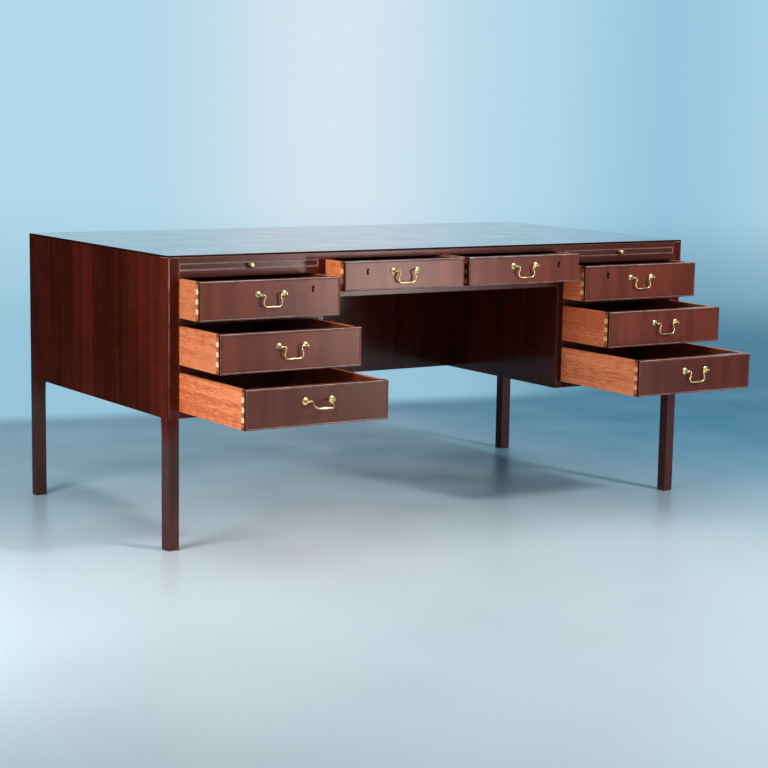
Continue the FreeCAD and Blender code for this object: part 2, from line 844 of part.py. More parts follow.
def all_nodes():
    """Every node with its solids and how far it is moved forward."""
    nodes = {
        "desk_top": (desk_top(), 0),
        "front_left_leg": (leg(-1, False), 0),
        "front_right_leg": (leg(1, False), 0),
        "rear_left_leg": (leg(-1, True), 0),
        "rear_right_leg": (leg(1, True), 0),
        "left_side_panel": (side_panel(-1), 0),
        "right_side_panel": (side_panel(1), 0),
        "left_pedestal_panel": (pedestal_panel(-1), 0),
        "right_pedestal_panel": (pedestal_panel(1), 0),
        "kneehole_panel": (kneehole_panel(), 0),
        "drawer_partitions": (drawer_partitions(), 0),
        "top_rails": (top_rails(), 0),
        "drawer_rails": (drawer_rails(), 0),
        "centre_rail": (centre_rail(), 0),
        "centre_divider": (centre_divider(), 0),
        "bottom_boards": (bottom_boards(), 0),
        "drawer_runners": (drawer_runners(), 0),
        "drawer_stops": (drawer_stops(), 0),
        "bookcase_shelves": (bookcase_shelves(), 0),
        "shelf_pins": (shelf_pins(), 0),
    }
    for name, side in (("left", -1), ("right", 1)):
        nodes[name + "_writing_slide"] = (writing_slide(side), 0)
        nodes[name + "_slide_knob"] = (slide_knob(side), 0)
    shape = bail_shape()
    for drawer in drawers:
        posts = "_posts_and_lock" if drawer.key is not None else "_handle_posts"
        nodes[drawer.name + "_drawer_front"] = (drawer_front(drawer), drawer.opened)
        nodes[drawer.name + "_drawer_box"] = (drawer_box(drawer), drawer.opened)
        nodes[drawer.name + posts] = (handle_posts(drawer), drawer.opened)
        nodes[drawer.name + "_bail"] = (bail(drawer, shape), drawer.opened)
        if drawer.key is not None:
            nodes[drawer.name + "_lock_bolt"] = (lock_bolt(drawer), drawer.opened)
    return nodes


def main():
    os.makedirs("parts", exist_ok=True)
    for name, (shape, opened) in all_nodes().items():
        pieces = shape if isinstance(shape, list) else [shape]
        solids = []
        for piece in pieces:
            solids += piece.Solids
        whole = solids[0] if len(solids) == 1 else Part.makeCompound(solids)
        whole = whole.translated(V(0, front_y - opened, 0))
        whole.exportStep(os.path.join("parts", name + ".step"))
        sound = all(solid.isValid() and solid.isClosed() for solid in solids)
        print(name, len(solids), "solids", "sound" if sound else "NOT SOUND", round(whole.Volume))


if __name__ == "__main__":
    main()
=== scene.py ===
"""Dresses the writing desk: softened and grained wood, polished brass, a pale studio and the camera."""
import json
import math

import bmesh
import bpy
from bpy.props import FloatProperty, FloatVectorProperty, PointerProperty
from mathutils import Matrix, Vector

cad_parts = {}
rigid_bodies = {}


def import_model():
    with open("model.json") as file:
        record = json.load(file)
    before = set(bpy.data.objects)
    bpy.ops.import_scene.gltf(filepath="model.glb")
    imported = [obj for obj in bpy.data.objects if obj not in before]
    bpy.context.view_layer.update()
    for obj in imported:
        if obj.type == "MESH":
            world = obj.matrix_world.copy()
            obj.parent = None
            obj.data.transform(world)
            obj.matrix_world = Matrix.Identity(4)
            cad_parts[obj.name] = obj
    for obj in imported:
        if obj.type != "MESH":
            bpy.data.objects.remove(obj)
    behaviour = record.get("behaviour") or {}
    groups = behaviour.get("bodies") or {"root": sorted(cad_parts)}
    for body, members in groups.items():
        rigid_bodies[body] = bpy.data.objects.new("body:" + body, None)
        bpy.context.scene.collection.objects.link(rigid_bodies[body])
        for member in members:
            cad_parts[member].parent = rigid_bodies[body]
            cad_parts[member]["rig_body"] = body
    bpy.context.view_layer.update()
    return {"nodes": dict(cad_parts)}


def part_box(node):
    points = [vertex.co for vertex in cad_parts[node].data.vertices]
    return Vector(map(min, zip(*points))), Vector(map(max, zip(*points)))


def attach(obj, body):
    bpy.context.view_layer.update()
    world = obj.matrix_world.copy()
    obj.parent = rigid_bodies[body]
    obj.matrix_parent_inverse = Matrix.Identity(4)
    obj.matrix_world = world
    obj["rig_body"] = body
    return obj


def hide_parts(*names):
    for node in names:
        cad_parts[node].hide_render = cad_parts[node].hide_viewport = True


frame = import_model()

bl_info = {
    "name": "Writing Desk Dressing",
    "version": (1, 0, 0),
    "blender": (4, 5, 0),
    "location": "View3D > Sidebar > Desk",
    "description": "Finishes the wood and brass of a pedestal writing desk and sets it in a plain studio",
    "category": "Object",
}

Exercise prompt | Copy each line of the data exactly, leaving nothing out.

Response to the exercise |
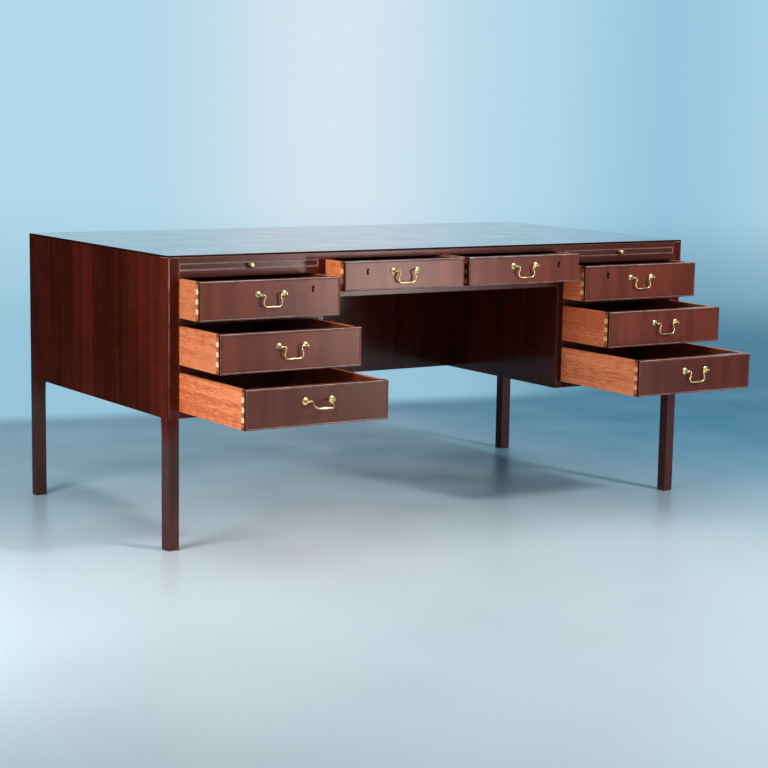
Continue the FreeCAD and Blender code for this object: part 2, from line 844 of part.py. More parts follow.
def all_nodes():
    """Every node with its solids and how far it is moved forward."""
    nodes = {
        "desk_top": (desk_top(), 0),
        "front_left_leg": (leg(-1, False), 0),
        "front_right_leg": (leg(1, False), 0),
        "rear_left_leg": (leg(-1, True), 0),
        "rear_right_leg": (leg(1, True), 0),
        "left_side_panel": (side_panel(-1), 0),
        "right_side_panel": (side_panel(1), 0),
        "left_pedestal_panel": (pedestal_panel(-1), 0),
        "right_pedestal_panel": (pedestal_panel(1), 0),
        "kneehole_panel": (kneehole_panel(), 0),
        "drawer_partitions": (drawer_partitions(), 0),
        "top_rails": (top_rails(), 0),
        "drawer_rails": (drawer_rails(), 0),
        "centre_rail": (centre_rail(), 0),
        "centre_divider": (centre_divider(), 0),
        "bottom_boards": (bottom_boards(), 0),
        "drawer_runners": (drawer_runners(), 0),
        "drawer_stops": (drawer_stops(), 0),
        "bookcase_shelves": (bookcase_shelves(), 0),
        "shelf_pins": (shelf_pins(), 0),
    }
    for name, side in (("left", -1), ("right", 1)):
        nodes[name + "_writing_slide"] = (writing_slide(side), 0)
        nodes[name + "_slide_knob"] = (slide_knob(side), 0)
    shape = bail_shape()
    for drawer in drawers:
        posts = "_posts_and_lock" if drawer.key is not None else "_handle_posts"
        nodes[drawer.name + "_drawer_front"] = (drawer_front(drawer), drawer.opened)
        nodes[drawer.name + "_drawer_box"] = (drawer_box(drawer), drawer.opened)
        nodes[drawer.name + posts] = (handle_posts(drawer), drawer.opened)
        nodes[drawer.name + "_bail"] = (bail(drawer, shape), drawer.opened)
        if drawer.key is not None:
            nodes[drawer.name + "_lock_bolt"] = (lock_bolt(drawer), drawer.opened)
    return nodes


def main():
    os.makedirs("parts", exist_ok=True)
    for name, (shape, opened) in all_nodes().items():
        pieces = shape if isinstance(shape, list) else [shape]
        solids = []
        for piece in pieces:
            solids += piece.Solids
        whole = solids[0] if len(solids) == 1 else Part.makeCompound(solids)
        whole = whole.translated(V(0, front_y - opened, 0))
        whole.exportStep(os.path.join("parts", name + ".step"))
        sound = all(solid.isValid() and solid.isClosed() for solid in solids)
        print(name, len(solids), "solids", "sound" if sound else "NOT SOUND", round(whole.Volume))


if __name__ == "__main__":
    main()
=== scene.py ===
"""Dresses the writing desk: softened and grained wood, polished brass, a pale studio and the camera."""
import json
import math

import bmesh
import bpy
from bpy.props import FloatProperty, FloatVectorProperty, PointerProperty
from mathutils import Matrix, Vector

cad_parts = {}
rigid_bodies = {}


def import_model():
    with open("model.json") as file:
        record = json.load(file)
    before = set(bpy.data.objects)
    bpy.ops.import_scene.gltf(filepath="model.glb")
    imported = [obj for obj in bpy.data.objects if obj not in before]
    bpy.context.view_layer.update()
    for obj in imported:
        if obj.type == "MESH":
            world = obj.matrix_world.copy()
            obj.parent = None
            obj.data.transform(world)
            obj.matrix_world = Matrix.Identity(4)
            cad_parts[obj.name] = obj
    for obj in imported:
        if obj.type != "MESH":
            bpy.data.objects.remove(obj)
    behaviour = record.get("behaviour") or {}
    groups = behaviour.get("bodies") or {"root": sorted(cad_parts)}
    for body, members in groups.items():
        rigid_bodies[body] = bpy.data.objects.new("body:" + body, None)
        bpy.context.scene.collection.objects.link(rigid_bodies[body])
        for member in members:
            cad_parts[member].parent = rigid_bodies[body]
            cad_parts[member]["rig_body"] = body
    bpy.context.view_layer.update()
    return {"nodes": dict(cad_parts)}


def part_box(node):
    points = [vertex.co for vertex in cad_parts[node].data.vertices]
    return Vector(map(min, zip(*points))), Vector(map(max, zip(*points)))


def attach(obj, body):
    bpy.context.view_layer.update()
    world = obj.matrix_world.copy()
    obj.parent = rigid_bodies[body]
    obj.matrix_parent_inverse = Matrix.Identity(4)
    obj.matrix_world = world
    obj["rig_body"] = body
    return obj


def hide_parts(*names):
    for node in names:
        cad_parts[node].hide_render = cad_parts[node].hide_viewport = True


frame = import_model()

bl_info = {
    "name": "Writing Desk Dressing",
    "version": (1, 0, 0),
    "blender": (4, 5, 0),
    "location": "View3D > Sidebar > Desk",
    "description": "Finishes the wood and brass of a pedestal writing desk and sets it in a plain studio",
    "category": "Object",
}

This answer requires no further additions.